Monday, May 24, 2010

John Brennan’s Hezbollah proposal is a "thoroughly idiotic scheme"...

حين رأيت جمال الجنوب، عرفت لماذا هم مستعدون للموت من اجله» (حسن بحسون)
Michael Young, who has no problem in seeing moderation in Samir Geagea' (a convicted mass murderer) and in the Kingdom of Saudi Arabia .... denigrates John Brennan, the British .... for his "Hezbollah moderates" remark, and for their open channels with Hezbollah ...... at Young's favorite pulpit, MEOWLebanon/ here

"...... There is indeed a mulish formalism to the thinking of some Americans that makes you wonder if they are serious. For Brennan the world possibly really is divided into “extremists” and “moderates,” and if an organization or country appears uncompromising, then that must simply be because the moderates haven’t yet been discovered.
But what a self-centered way of looking at politics, since it assesses the actions of others entirely from the perspective of the interpreter.

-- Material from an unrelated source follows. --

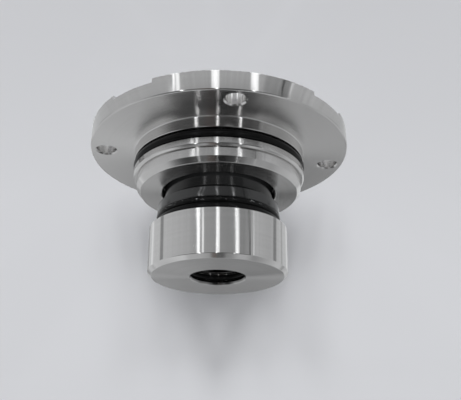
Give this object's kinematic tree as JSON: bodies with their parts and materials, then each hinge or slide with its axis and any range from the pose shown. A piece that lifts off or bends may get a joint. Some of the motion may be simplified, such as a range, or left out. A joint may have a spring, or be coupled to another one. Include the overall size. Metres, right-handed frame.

Brennan assumes that Hezbollah’s thinking, rhetoric, conceptual universe and so on, is perfectly comprehensible within American categories, his categories, which is just another way of saying that the party is not as serious about its own ideas as we assume.
A few years ago, the British government came out with an equally amusing sleight of hand, when it opened a dialogue with what it referred to as Hezbollah’s political wing, which it differentiated from the party’s military wing. This was rank hypocrisy, of course. The British knew enough about Hezbollah to realize that it is a highly centralized organization, in fact a Leninist organization in many ways, so that all the loose references to “wings” were just excuses to talk to party officials without being accused by the United States of chatting up what Washington officially labels a “terrorist organization.”
But Brennan’s proposal doesn’t even have the saving grace of cynicism. When asked how he proposed to reach the moderates, the presidential advisor offered no answer. That’s because his scheme is thoroughly idiotic. One thing about Hezbollah, its militants generally believe what they say, and when they say that Washington is their enemy, they mean that too. The party’s structure and worldview leave no room for “moderates” or “extremists.” What they allow are debates over tactics, but within well-defined strategic parameters, usually set by Iran, of which opposition to America and Israel is essential.
That lesson the St. Joseph University students understood instinctively. You might wonder, justifiably, how young people sent to an institution of higher learning where humanistic values are taught could so readily fall for Hezbollah’s catechism of violence and self-sacrifice. But at least they were not on an illusory quest for “moderates.” Their trip was about guns and war and death, and even if it was cool, they knew it was about guns and war and death.


1 comment:

Joshua Landis said...

Read Mark Perry's answer Brennan's use of the term "moderates" in relation to Hizbullah:

http://blogs.aljazeera.net/middle-east/2010/05/24/5-minutes-mark-perry

He doesn't believe that Brennan is simply being naive; rather, he says the term is code for doing what has to be done, just as the US military began to deal with Iraqi Sunnis and stopped calling them al-Qaida and began calling them "Sons of Iraq."